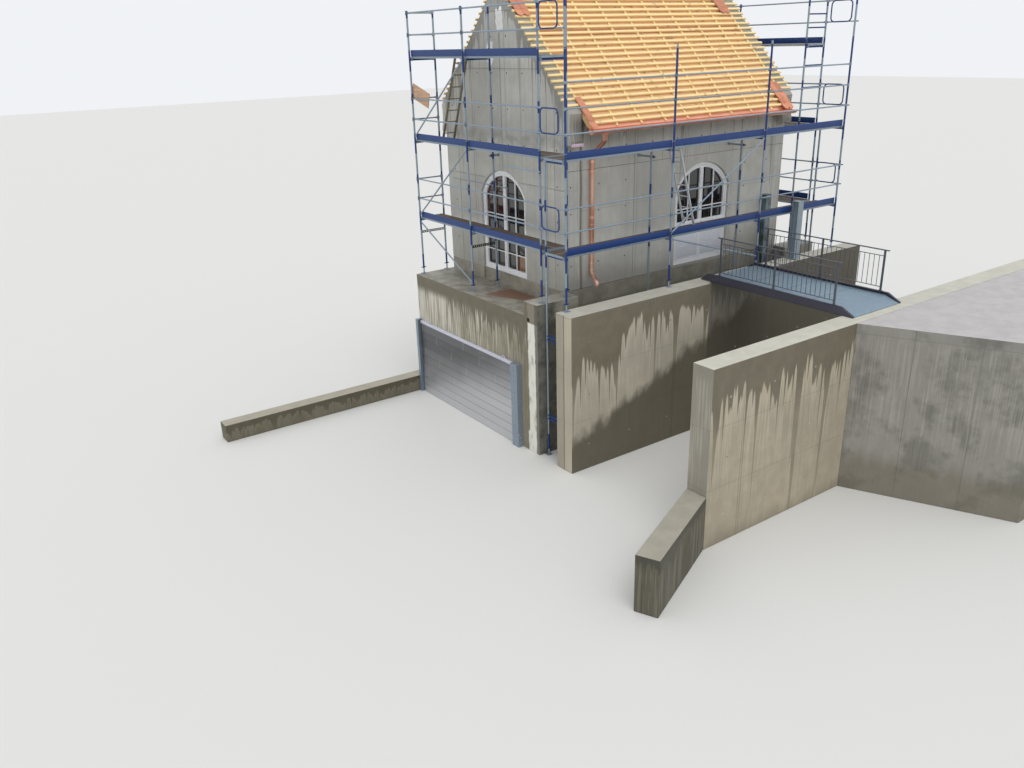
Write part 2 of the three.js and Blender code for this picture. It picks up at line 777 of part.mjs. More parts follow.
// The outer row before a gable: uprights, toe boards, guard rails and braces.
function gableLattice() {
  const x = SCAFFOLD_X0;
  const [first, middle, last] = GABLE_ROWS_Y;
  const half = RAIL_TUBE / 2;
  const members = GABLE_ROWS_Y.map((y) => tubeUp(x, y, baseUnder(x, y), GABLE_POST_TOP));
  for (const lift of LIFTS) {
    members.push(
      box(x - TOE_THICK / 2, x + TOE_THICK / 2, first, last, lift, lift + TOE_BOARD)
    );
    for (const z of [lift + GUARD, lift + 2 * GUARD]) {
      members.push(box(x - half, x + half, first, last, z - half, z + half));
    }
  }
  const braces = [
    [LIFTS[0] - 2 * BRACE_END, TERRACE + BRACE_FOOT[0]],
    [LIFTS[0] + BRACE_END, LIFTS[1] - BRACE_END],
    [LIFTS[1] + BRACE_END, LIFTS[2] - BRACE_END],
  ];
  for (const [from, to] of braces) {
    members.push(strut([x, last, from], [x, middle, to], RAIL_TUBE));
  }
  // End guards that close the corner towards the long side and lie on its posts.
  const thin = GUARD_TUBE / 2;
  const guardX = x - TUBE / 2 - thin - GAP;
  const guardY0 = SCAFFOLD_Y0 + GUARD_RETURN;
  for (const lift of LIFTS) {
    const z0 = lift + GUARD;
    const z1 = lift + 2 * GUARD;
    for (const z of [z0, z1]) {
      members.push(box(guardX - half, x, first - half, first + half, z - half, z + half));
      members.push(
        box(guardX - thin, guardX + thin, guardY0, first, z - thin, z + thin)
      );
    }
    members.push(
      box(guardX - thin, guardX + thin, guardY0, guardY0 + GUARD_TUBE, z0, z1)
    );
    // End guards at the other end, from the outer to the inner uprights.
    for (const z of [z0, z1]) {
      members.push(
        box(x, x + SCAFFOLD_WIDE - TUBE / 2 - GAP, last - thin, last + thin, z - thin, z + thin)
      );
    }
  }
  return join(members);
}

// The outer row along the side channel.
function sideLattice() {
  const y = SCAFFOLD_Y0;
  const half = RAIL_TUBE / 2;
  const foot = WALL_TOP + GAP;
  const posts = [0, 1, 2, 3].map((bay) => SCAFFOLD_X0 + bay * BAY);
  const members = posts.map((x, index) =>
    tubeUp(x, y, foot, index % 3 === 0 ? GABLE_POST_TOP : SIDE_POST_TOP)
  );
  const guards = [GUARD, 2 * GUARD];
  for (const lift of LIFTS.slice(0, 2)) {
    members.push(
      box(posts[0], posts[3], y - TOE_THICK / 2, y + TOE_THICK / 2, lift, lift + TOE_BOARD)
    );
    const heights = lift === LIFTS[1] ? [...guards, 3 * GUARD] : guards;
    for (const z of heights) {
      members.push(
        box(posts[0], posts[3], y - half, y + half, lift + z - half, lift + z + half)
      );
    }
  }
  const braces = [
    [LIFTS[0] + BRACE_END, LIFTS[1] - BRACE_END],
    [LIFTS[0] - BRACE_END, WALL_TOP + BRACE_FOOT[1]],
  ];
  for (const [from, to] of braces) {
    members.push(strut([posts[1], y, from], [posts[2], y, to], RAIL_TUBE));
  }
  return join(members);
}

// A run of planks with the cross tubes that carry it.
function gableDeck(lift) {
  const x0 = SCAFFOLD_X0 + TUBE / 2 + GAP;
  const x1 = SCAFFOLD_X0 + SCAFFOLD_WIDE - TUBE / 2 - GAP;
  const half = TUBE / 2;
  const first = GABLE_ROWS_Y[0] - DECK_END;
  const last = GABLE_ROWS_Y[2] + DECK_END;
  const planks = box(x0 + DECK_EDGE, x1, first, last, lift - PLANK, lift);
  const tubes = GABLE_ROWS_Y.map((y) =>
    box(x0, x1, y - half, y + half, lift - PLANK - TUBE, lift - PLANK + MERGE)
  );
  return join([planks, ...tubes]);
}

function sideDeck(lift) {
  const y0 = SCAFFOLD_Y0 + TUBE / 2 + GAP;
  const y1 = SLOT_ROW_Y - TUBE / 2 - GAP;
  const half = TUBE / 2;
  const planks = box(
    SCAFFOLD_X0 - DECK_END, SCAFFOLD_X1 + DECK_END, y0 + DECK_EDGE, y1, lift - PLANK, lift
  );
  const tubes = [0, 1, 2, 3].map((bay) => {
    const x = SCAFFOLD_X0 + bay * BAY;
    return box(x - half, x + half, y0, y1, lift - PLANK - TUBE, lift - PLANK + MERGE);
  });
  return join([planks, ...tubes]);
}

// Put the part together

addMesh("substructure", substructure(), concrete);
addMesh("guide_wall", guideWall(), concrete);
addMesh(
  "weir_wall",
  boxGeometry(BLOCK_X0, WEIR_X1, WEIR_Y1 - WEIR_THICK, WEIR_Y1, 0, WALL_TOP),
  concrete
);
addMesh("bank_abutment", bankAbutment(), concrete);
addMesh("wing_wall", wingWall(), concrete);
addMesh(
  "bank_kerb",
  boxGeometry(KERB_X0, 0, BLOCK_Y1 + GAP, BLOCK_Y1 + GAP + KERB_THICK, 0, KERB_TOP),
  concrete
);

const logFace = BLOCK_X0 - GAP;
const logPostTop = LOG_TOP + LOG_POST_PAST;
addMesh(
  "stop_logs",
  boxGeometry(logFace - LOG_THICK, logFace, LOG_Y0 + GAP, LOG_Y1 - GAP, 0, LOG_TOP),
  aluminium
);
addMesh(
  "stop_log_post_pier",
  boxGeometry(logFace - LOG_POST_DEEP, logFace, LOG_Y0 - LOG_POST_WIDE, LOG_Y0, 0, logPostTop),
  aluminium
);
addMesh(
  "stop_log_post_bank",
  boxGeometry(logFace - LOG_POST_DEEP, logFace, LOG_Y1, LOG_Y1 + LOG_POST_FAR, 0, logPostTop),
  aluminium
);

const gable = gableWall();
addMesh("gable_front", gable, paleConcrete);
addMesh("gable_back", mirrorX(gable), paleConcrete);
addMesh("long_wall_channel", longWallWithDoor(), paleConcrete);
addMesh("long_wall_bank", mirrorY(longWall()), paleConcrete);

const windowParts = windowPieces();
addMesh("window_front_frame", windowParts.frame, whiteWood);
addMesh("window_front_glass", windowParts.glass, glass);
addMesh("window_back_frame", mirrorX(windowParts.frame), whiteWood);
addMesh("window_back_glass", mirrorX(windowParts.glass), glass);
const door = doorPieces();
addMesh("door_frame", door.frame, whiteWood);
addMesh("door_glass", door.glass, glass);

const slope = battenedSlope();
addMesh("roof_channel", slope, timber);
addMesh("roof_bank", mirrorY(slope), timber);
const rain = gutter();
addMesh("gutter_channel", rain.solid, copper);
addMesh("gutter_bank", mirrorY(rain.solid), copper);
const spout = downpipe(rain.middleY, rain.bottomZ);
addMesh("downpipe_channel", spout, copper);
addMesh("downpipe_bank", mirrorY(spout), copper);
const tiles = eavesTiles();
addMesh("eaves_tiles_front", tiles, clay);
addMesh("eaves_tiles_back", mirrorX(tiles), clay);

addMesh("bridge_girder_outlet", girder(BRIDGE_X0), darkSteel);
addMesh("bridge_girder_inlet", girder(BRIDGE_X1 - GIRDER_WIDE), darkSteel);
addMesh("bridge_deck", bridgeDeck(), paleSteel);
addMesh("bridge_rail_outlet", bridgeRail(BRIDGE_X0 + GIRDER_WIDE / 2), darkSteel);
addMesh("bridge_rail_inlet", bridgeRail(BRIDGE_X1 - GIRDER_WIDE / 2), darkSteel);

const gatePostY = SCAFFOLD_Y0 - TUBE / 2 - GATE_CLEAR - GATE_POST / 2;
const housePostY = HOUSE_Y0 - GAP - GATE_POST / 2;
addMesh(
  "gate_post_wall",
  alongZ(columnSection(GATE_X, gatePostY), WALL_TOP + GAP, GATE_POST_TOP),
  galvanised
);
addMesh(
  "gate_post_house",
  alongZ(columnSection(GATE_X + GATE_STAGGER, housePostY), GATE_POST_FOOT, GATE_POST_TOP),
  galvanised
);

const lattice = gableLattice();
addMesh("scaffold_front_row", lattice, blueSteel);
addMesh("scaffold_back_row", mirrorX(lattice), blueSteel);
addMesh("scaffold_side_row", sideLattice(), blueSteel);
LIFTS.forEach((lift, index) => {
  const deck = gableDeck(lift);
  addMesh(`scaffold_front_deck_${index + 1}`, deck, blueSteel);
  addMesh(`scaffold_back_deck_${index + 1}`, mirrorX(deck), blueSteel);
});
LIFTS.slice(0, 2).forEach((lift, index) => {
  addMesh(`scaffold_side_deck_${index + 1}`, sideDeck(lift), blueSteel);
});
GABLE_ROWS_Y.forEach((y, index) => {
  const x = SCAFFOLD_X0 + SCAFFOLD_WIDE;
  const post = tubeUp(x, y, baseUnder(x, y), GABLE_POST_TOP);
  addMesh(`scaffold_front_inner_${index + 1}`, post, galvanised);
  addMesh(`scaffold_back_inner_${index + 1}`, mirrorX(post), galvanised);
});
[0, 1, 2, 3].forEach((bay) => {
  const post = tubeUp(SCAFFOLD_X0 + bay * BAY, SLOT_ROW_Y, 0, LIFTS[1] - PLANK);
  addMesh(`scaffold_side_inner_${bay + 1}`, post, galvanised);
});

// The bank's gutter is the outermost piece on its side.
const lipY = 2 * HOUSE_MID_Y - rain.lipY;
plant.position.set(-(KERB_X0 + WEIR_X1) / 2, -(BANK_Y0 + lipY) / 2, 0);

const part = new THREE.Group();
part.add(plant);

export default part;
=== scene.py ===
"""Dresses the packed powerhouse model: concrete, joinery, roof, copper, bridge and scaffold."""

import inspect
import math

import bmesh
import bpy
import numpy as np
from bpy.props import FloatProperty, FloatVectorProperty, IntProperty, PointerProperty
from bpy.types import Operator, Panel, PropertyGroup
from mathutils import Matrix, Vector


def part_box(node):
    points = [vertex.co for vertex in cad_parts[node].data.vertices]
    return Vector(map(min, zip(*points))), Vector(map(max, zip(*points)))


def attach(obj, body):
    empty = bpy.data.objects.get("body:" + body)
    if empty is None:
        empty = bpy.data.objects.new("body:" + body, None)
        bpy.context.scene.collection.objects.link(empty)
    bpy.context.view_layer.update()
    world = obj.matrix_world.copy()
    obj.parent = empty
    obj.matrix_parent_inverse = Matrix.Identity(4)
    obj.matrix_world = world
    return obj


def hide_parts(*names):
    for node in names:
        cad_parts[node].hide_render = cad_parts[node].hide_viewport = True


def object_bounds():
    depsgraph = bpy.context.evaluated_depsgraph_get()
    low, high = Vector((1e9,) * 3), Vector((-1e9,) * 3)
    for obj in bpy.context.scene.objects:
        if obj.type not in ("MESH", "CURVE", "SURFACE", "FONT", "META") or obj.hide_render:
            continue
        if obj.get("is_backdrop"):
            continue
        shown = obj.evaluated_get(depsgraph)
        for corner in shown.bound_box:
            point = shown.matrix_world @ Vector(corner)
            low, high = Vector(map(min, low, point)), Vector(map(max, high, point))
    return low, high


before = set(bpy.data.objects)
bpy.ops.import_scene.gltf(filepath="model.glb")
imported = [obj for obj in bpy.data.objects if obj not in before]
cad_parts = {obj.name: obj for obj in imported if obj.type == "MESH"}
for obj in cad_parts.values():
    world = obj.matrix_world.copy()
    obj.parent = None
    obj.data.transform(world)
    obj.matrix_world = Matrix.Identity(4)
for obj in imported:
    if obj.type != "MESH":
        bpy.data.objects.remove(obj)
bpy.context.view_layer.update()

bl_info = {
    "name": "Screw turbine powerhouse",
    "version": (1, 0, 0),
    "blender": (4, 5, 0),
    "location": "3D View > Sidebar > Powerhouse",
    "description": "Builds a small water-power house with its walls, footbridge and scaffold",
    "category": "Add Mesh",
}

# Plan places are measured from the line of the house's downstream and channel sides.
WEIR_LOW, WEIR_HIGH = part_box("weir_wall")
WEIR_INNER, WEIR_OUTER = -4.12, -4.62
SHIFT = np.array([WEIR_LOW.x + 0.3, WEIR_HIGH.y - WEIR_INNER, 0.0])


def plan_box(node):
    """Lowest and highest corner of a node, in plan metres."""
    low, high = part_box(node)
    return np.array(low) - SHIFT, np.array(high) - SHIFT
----
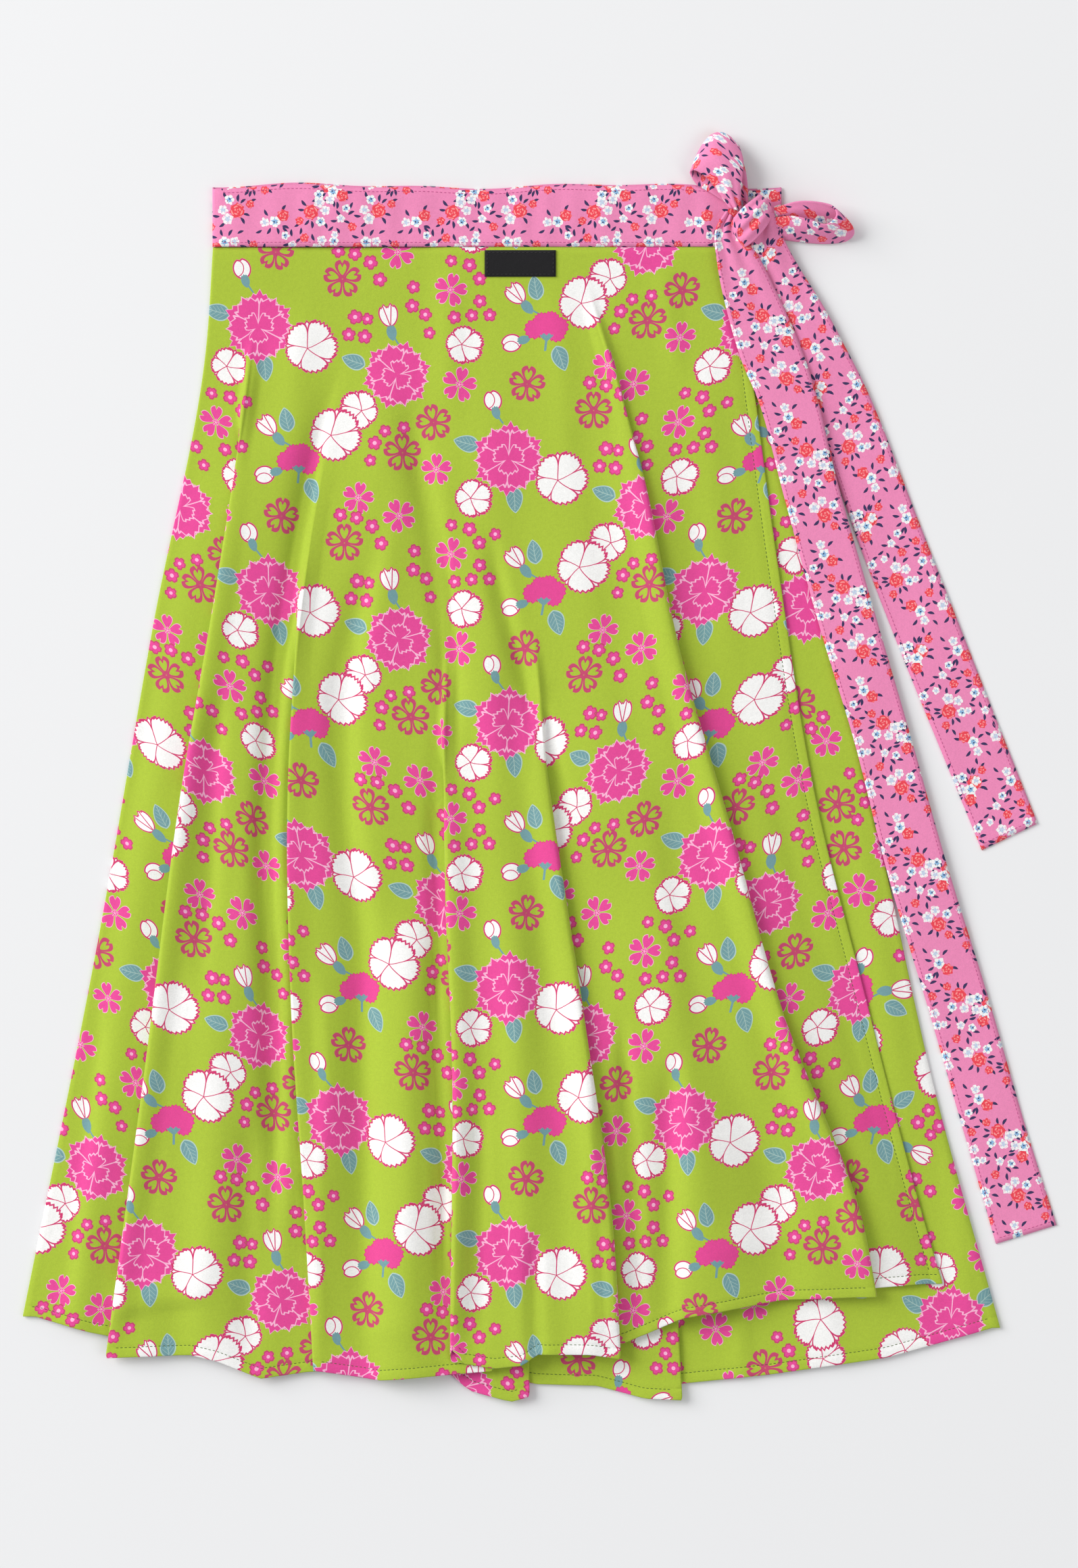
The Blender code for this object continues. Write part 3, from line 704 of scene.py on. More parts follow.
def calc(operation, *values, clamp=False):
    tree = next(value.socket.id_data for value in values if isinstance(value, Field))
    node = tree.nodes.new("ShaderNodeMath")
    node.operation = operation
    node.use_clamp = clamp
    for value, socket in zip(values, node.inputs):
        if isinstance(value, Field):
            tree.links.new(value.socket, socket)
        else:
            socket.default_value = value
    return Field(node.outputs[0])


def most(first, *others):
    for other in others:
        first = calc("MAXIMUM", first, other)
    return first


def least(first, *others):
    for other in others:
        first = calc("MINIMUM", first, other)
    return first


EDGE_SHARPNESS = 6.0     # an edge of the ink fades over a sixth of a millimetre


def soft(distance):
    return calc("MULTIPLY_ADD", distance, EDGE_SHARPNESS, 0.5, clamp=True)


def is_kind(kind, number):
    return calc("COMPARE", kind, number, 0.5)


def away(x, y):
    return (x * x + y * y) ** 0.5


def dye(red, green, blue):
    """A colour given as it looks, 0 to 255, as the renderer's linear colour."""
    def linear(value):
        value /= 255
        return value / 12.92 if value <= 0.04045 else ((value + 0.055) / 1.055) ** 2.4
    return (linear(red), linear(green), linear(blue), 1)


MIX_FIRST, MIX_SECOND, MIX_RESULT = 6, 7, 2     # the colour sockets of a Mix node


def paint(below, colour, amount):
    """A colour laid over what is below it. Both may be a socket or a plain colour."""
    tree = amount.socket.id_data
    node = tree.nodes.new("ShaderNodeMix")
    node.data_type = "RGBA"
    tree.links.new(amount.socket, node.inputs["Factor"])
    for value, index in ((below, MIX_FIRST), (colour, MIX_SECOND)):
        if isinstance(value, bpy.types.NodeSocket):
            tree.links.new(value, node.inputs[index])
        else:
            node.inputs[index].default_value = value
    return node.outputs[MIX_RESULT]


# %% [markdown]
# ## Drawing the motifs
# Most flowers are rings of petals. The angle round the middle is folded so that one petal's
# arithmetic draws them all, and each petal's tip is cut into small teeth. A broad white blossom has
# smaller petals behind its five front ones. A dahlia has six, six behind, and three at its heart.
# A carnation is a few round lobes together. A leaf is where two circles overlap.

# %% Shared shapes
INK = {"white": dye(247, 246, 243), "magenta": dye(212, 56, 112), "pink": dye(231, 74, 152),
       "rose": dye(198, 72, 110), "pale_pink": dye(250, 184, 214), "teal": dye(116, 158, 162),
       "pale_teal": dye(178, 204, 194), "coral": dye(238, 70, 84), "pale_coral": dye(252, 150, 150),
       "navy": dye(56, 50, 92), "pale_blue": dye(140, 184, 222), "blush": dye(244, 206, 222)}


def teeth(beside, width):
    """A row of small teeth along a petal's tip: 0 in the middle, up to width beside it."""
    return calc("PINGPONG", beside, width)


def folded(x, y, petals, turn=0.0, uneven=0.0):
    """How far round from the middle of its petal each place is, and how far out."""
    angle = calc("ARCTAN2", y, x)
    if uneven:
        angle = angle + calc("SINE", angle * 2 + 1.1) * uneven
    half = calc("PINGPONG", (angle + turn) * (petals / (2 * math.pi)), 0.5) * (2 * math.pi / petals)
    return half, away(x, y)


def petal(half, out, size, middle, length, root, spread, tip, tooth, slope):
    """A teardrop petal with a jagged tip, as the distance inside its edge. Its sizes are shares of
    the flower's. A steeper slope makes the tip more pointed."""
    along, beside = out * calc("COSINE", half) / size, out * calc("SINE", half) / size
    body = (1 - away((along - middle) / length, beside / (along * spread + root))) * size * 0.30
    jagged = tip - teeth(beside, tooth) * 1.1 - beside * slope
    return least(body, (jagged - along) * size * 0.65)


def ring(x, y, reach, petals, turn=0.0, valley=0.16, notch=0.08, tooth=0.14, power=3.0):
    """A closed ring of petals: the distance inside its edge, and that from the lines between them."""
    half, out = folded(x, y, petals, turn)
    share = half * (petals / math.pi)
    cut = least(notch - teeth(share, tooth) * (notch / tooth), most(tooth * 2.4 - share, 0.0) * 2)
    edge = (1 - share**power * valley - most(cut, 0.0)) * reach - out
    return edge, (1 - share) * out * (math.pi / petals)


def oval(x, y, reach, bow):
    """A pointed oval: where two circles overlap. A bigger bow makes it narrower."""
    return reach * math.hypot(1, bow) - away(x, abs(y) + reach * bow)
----
Set problem: From the records above, quote only the lines running from the line with "const lattice = gableLattice();" to the line with "obj.matrix_parent_inverse = Matrix.Identity(4)", both lines included.

Finished answer:
const lattice = gableLattice();
addMesh("scaffold_front_row", lattice, blueSteel);
addMesh("scaffold_back_row", mirrorX(lattice), blueSteel);
addMesh("scaffold_side_row", sideLattice(), blueSteel);
LIFTS.forEach((lift, index) => {
  const deck = gableDeck(lift);
  addMesh(`scaffold_front_deck_${index + 1}`, deck, blueSteel);
  addMesh(`scaffold_back_deck_${index + 1}`, mirrorX(deck), blueSteel);
});
LIFTS.slice(0, 2).forEach((lift, index) => {
  addMesh(`scaffold_side_deck_${index + 1}`, sideDeck(lift), blueSteel);
});
GABLE_ROWS_Y.forEach((y, index) => {
  const x = SCAFFOLD_X0 + SCAFFOLD_WIDE;
  const post = tubeUp(x, y, baseUnder(x, y), GABLE_POST_TOP);
  addMesh(`scaffold_front_inner_${index + 1}`, post, galvanised);
  addMesh(`scaffold_back_inner_${index + 1}`, mirrorX(post), galvanised);
});
[0, 1, 2, 3].forEach((bay) => {
  const post = tubeUp(SCAFFOLD_X0 + bay * BAY, SLOT_ROW_Y, 0, LIFTS[1] - PLANK);
  addMesh(`scaffold_side_inner_${bay + 1}`, post, galvanised);
});

// The bank's gutter is the outermost piece on its side.
const lipY = 2 * HOUSE_MID_Y - rain.lipY;
plant.position.set(-(KERB_X0 + WEIR_X1) / 2, -(BANK_Y0 + lipY) / 2, 0);

const part = new THREE.Group();
part.add(plant);

export default part;
=== scene.py ===
"""Dresses the packed powerhouse model: concrete, joinery, roof, copper, bridge and scaffold."""

import inspect
import math

import bmesh
import bpy
import numpy as np
from bpy.props import FloatProperty, FloatVectorProperty, IntProperty, PointerProperty
from bpy.types import Operator, Panel, PropertyGroup
from mathutils import Matrix, Vector


def part_box(node):
    points = [vertex.co for vertex in cad_parts[node].data.vertices]
    return Vector(map(min, zip(*points))), Vector(map(max, zip(*points)))


def attach(obj, body):
    empty = bpy.data.objects.get("body:" + body)
    if empty is None:
        empty = bpy.data.objects.new("body:" + body, None)
        bpy.context.scene.collection.objects.link(empty)
    bpy.context.view_layer.update()
    world = obj.matrix_world.copy()
    obj.parent = empty
    obj.matrix_parent_inverse = Matrix.Identity(4)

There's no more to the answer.